Batched and recursive computations cause trouble to lx.linear_solve and sometimes break the lx.NormalCG with a fixed max_step.

pierreablin opened this issue a year ago · comments

Batched and recursive computations cause trouble to lx.linear_solve and sometimes break the lx.NormalCG with a fixed max_step.

Working example:

import jax
import jax.numpy as jnp

import lineax as lx

p = 10
A = jax.random.normal(jax.random.PRNGKey(0), (p, p))
# define a linear function that is n_mat consecutive matrix-matrix multiplications
def linear_fn(x):
    x = x @ A.T
    return x

# use it in a batched way:

batch_size = 128
x = jnp.ones((batch_size, p))
target = linear_fn(x)  # get output

# define the operator

operator = lx.FunctionLinearOperator(
    fn=linear_fn, 
    input_structure=jax.eval_shape(lambda: x)
)

and then on my machine

lx.linear_solve(operator, target, solver=lx.NormalCG(1e-2, 1e-2, max_steps=10))

raises XlaRuntimeError: INTERNAL: Generated function failed: CpuCallback error: RuntimeError: The maximum number of solver steps was reached. Try increasing max_steps.

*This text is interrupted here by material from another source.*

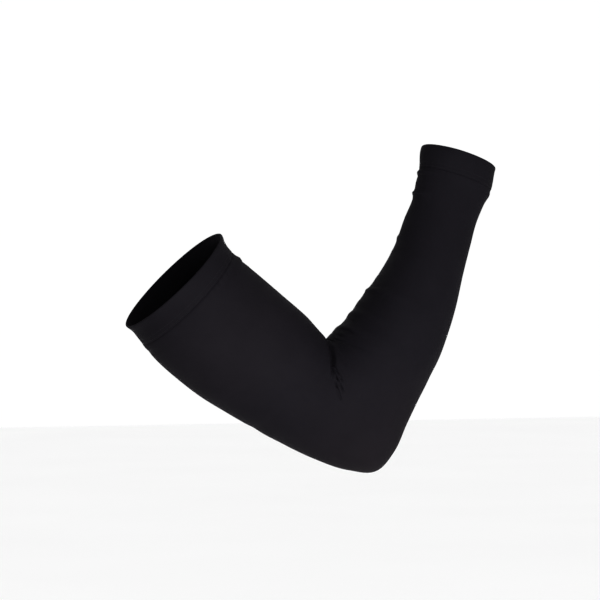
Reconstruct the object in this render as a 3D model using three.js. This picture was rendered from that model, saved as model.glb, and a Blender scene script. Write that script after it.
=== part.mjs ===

This error happens regardless of batch_size in the above code and does not happen consistently when changing the shape of A.

Another concern is the slowness of the automatic solver: on my machine, %timeit operator.mv(x) gives 28.6 µs, and computing the transpose with transpose = operator.transpose() and then doing %timeit transpose.mv(target) gives 113 µs. But %timeit lx.linear_solve(operator, target, solver=lx.AutoLinearSolver(well_posed=False)) gives 466 ms, which is 3000 times more costly than a .mv and a transpose evaluation. This ratio gets worse as the batch size increases, which I don't think should happen -- the number of iterations should stay about the same.

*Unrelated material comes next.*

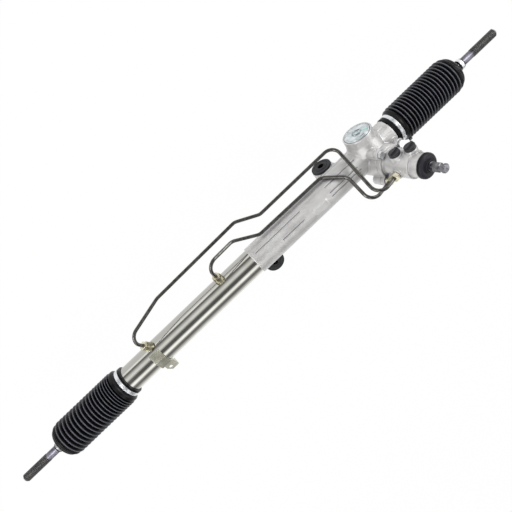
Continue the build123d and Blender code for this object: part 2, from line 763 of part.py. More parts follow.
def make_rack_housing():
    body = rod(-body_half, joint_x, sleeve_r)
    body = chamfer(body.edges().filter_by(GeomType.CIRCLE), stop_gap)
    body += post(tower, boss_bottom_t, flange_t - 1, pinion_boss_r)
    body += flange(flange_t - 2 * flange_thickness, flange_t)
    body += post(yoke_plane, 0, yoke_face_h, yoke_barrel_r)
    skirt = Cone(yoke_barrel_r + skirt_flare, yoke_barrel_r, skirt_height,
                 align=(Align.CENTER, Align.CENTER, Align.MIN))
    body += yoke_plane * Pos(0, 0, skirt_start) * skirt
    body += bush_eye(pinion_eye)
    body += bush_eye(centre_eye)
    body += Pos(pad_x, 0, sleeve_r - pad_width / 4) * Box(pad_length, pad_width, pad_width / 2 + 1)
    body -= ring(-body_half, -body_half + boot_seat_length, sleeve_r + stop_gap, boot_seat_r)
    body -= [sleeve_groove(*place) for place in groove_places]
    body -= rod(-body_half - 1, joint_x + 1, tunnel_r)
    body -= rod(joint_x - tube_seat, joint_x + 1, tube_r + seat_gap)
    body -= post(tower, boss_bottom_t - 1, lower_bearing_t - stop_gap + seat_gap,
                 needle_bearing_r + stop_gap + seat_gap)
    body -= post(tower, boss_bottom_t - 1, lower_bearing_t + needle_bearing_width,
                 needle_bearing_r + seat_gap)
    body -= post(tower, boss_bottom_t, flange_t, pitch_r + pinion_addendum + stop_gap)
    body -= post(tower, upper_bearing_t, flange_t + 1, ball_bearing_r + seat_gap)
    body -= post(yoke_plane, 0, yoke_face_h + 1, yoke_r + seat_gap)
    body -= post(yoke_plane, yoke_plug_start, yoke_face_h + 1, yoke_plug_r + seat_gap)
    body -= flange_holes(flange_t - flange_bolt_depth, flange_t + 1, flange_bolt_d / 2 + seat_gap)
    for eye in (pinion_eye, centre_eye):
        body -= post(eye, -bush_length, bush_length, bush_body_r + seat_gap)
        face = bush_length / 2 - bush_flange_t
        for low in (face, -bush_length):
            body -= post(eye, low, low + bush_length - face, bush_flange_r + seat_gap)
    return body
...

With a different shape of A so that lx.linear_solve(operator, target, solver=lx.NormalCG(1e-2, 1e-2, max_steps=10)) does not break, I also observe the same problematic scaling.

Thanks for your help

PS: Thanks for the awesome library; it is really helpful!

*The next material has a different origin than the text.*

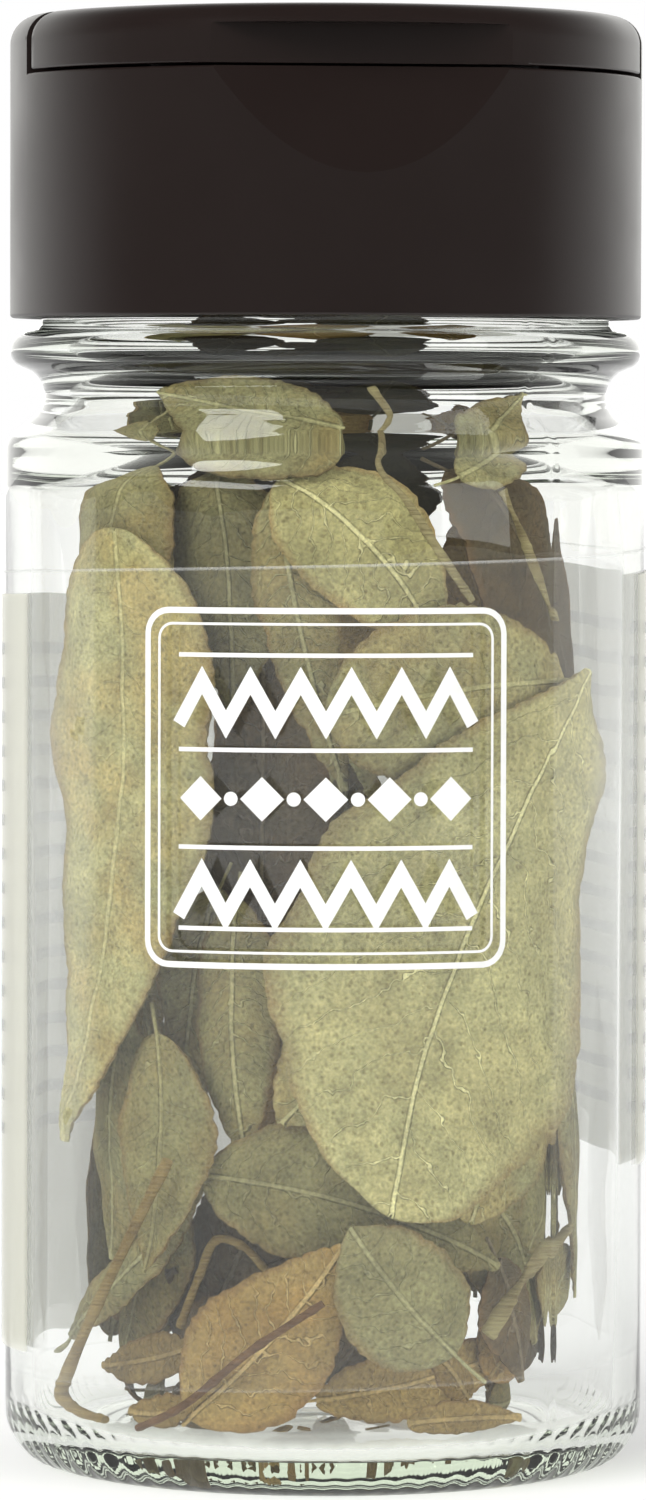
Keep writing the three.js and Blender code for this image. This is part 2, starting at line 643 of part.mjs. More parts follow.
/** Leaves standing in the middle, each on a layer of its own, spread all round. */
function coreLeafShapes() {
  const random = randomNumbers(29);
  const { count, layer, step, length, width, middle } = coreLeaves;
  return Array.from({ length: count }, (_, i) => {
    const angle = i * 150 - 20;
    const half = (length * (0.9 + 0.2 * random())) / 2;
    const height = middle + (i % 2 ? -12 : 12) * random();
    const depth = layer + step * i;
    return {
      name: `leaf_core_${i + 1}`,
      base: [angle, height - half],
      tip: [angle + 40 * (random() - 0.5), height + half],
      width,
      layers: [depth, depth],
      cup: 0.2,
      tone: i % 3 === 2 ? 'olive' : 'dark',
    };
  });
}

/** A bare stalk: a six-sided tube through its points. */
function makeStalk({ name, radius, points }) {
  const centres = points.map(([angle, height, layer]) =>
    onWall(radians(angle), height, layer, radius));
  const path = new THREE.CatmullRomCurve3(centres);
  const section = new THREE.Shape().absarc(0, 0, radius, 0, 2 * Math.PI);
  const options = { steps: 12, curveSegments: 3, extrudePath: path };
  return piece(name, closed(new THREE.ExtrudeGeometry(section, options)), 'stalk');
}

// ---------------------------------------------------------------- assembly

const group = new THREE.Group();
group.add(makeJar(), makeLabel(), makeCap());
group.add(...[...wallLeaves, ...backLeafShapes(), ...coreLeafShapes()].map(makeWallLeaf));
group.add(...floorLeaves.map(makeFloorLeaf));
group.add(...stalks.map(makeStalk));

export default group;
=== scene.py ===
"""
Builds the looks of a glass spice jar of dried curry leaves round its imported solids.

In the tables and constants, sizes are millimetres and angles are degrees round the jar from its
front, positive towards +X. The front faces -Y. Functions take angles in radians.
"""
import math
import random
from functools import partial
from typing import NamedTuple

import bmesh
import bpy
from bpy.props import FloatProperty, FloatVectorProperty, IntProperty, PointerProperty
from mathutils import Matrix, Vector, noise


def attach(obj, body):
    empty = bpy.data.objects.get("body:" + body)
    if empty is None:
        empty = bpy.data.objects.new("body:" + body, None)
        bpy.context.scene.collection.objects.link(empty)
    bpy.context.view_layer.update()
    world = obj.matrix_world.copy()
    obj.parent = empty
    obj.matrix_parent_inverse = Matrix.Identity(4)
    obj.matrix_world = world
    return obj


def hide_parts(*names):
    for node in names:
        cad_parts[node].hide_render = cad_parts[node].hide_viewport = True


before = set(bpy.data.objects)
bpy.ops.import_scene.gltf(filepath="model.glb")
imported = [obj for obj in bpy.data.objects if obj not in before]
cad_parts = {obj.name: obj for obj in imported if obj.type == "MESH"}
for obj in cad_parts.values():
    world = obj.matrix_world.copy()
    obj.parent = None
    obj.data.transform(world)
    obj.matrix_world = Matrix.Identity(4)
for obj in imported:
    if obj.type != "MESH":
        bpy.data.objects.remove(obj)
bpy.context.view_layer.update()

bl_info = {
    "name": "Spice Jar of Dried Curry Leaves",
    "version": (1, 0, 0),
    "blender": (4, 5, 0),
    "location": "3D View > Sidebar > Spice Jar",
    "description": "Makes the glass, label, flap cap and dried leaves of a spice jar",
    "category": "Add Mesh",
}

MM = 0.001

# ------------------------------------------------------------------ sizes of the solids, in mm

JAR_BODY = 22.4
JAR_BORE = 20.6
NECK_OUTER = 19.9
NECK_BORE = 17.9
FLOOR_TOP = 2.8
FLOOR_RISE = 0.6
INNER_CORNER = 2.0
BORE_NARROWS = 68.4
BORE_NECK = 74.2
HEEL_CENTRE = (18.8, 4.5)
HEEL_RADII = (3.6, 4.5)
NECK_TOP = 91
LIP_TOP = 91.9
THREAD_START = 82.3
THREAD_PITCH = 4.2
THREAD_TURNS = 1.5
THREAD_HALF = 0.95
THREAD_HEIGHT = 0.8
SHOULDER = ((20.6, 71), (1.8, 1.8))
WAIST = ((21.65, 74.95), (1.95, 1.95))
BEAD = ((20.8, 78.05), (1.3, 1.3))
SEAM_ANGLE = 44
SEAM_HEIGHT = 0.05
GLASS_STEPS = 456
GLASS_DENSITY = 24.0

LABEL_BOTTOM = 7.6
LABEL_TOP = 63.5
LABEL_RADIUS = 22.5
LABEL_THICKNESS = 0.15
LABEL_SLOPE = 0.0244
LABEL_SEAM = 3.0
PRINT_BLUR = 0.1
PANEL_RIGHT = 29.55
PANEL_LEFT = -25.75
PANEL_RIGHT_FOOT = 20.6
PANEL_LEFT_FOOT = 9.2
PANEL_TOP = 61.9
BAR_PITCH = 2.4
BAR_SHARE = 0.34
BAR_START = 31.6
BAR_END = 51.0
BAR_END_SPREAD = 9.0
BAR_TOP = 59.5
BAR_FOOT = 22.5
INK_THICKNESS = 0.03
# Half width, foot, top and corner radius of each frame, and how wide its line is.
DESIGN_FRAMES = (((12.6, 36.4, 60.4, 1.6), 0.42), ((11.7, 37.3, 59.5, 1.0), 0.18))
DESIGN_MIDDLE = 0.1
DESIGN_HALF = 10.2
DESIGN_ZIGZAGS = (54.2, 41.2)
DESIGN_LINES = (57.4, 51.0, 44.4, 38.9)
SPOT_PITCH = 4.3
SPOT_HEIGHT = 47.7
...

Jason Rader · Answer 1 · Fri Jun 09 2023 02:55:36 GMT+0800 (China Standard Time)

I don't think this issue is caused by the batching actually, and it makes sense
it would fail for every batch size (or even no batch.)

CG is pretty susceptible to floating-point errors, especially NormalCG since the
condition number is squared. Generally this means taking a few more than N iterations
for an N x N matrix to correct the floating point errors that have accumulated.
Indeed, setting max_steps=12 or max_steps=13 should fix the issue.

Note that although this doesn't align with the math of CG, it is common
numerically. JAX and Scipy both also fail to solve this with 10 iterations for the same
reason, but JAX does not raise an error at all (quite bad!) and scipy passes its error
information silently via info, which is equivalent to running
lx.linear_solve(..., throw=False).

Regarding lx.AutoLinearSolve, this will never default to an iterative method. This
is because iterative methods struggle when dealing with dense matrices, which
is the typical use-case we expect when using lx.AutoLinearSolve. Specifically,
lx.AutoLinearSolve(well_posed=False) will default to lx.SVD() unless the operator
has the tag lx.diagonal_tag.

Pierre Ablin · Answer 2 · Fri Jun 09 2023 05:35:17 GMT+0800 (China Standard Time)

Thanks for your swift answer!

So the expected behaviour is that if after max_steps iterations convergence has not been reached, an error is returned?

Jason Rader · Answer 3 · Fri Jun 09 2023 05:59:10 GMT+0800 (China Standard Time)

Whether an error is thrown or not is controlled by the keyword-only argument throw, which defaults to True. So solution = lx.linear_solve(operator, vector, max_steps=max_steps) will throw an error if it does not converge in max_steps iterations, but solution = lx.linear_solve(operator, vector, max_steps=max_steps, throw=False) will not. Note that regardless this information will still be included in solution.results, see: https://docs.kidger.site/lineax/api/solution/.

Pierre Ablin · Answer 4 · Fri Jun 09 2023 06:03:04 GMT+0800 (China Standard Time)

Ok, this is very clear! Thanks.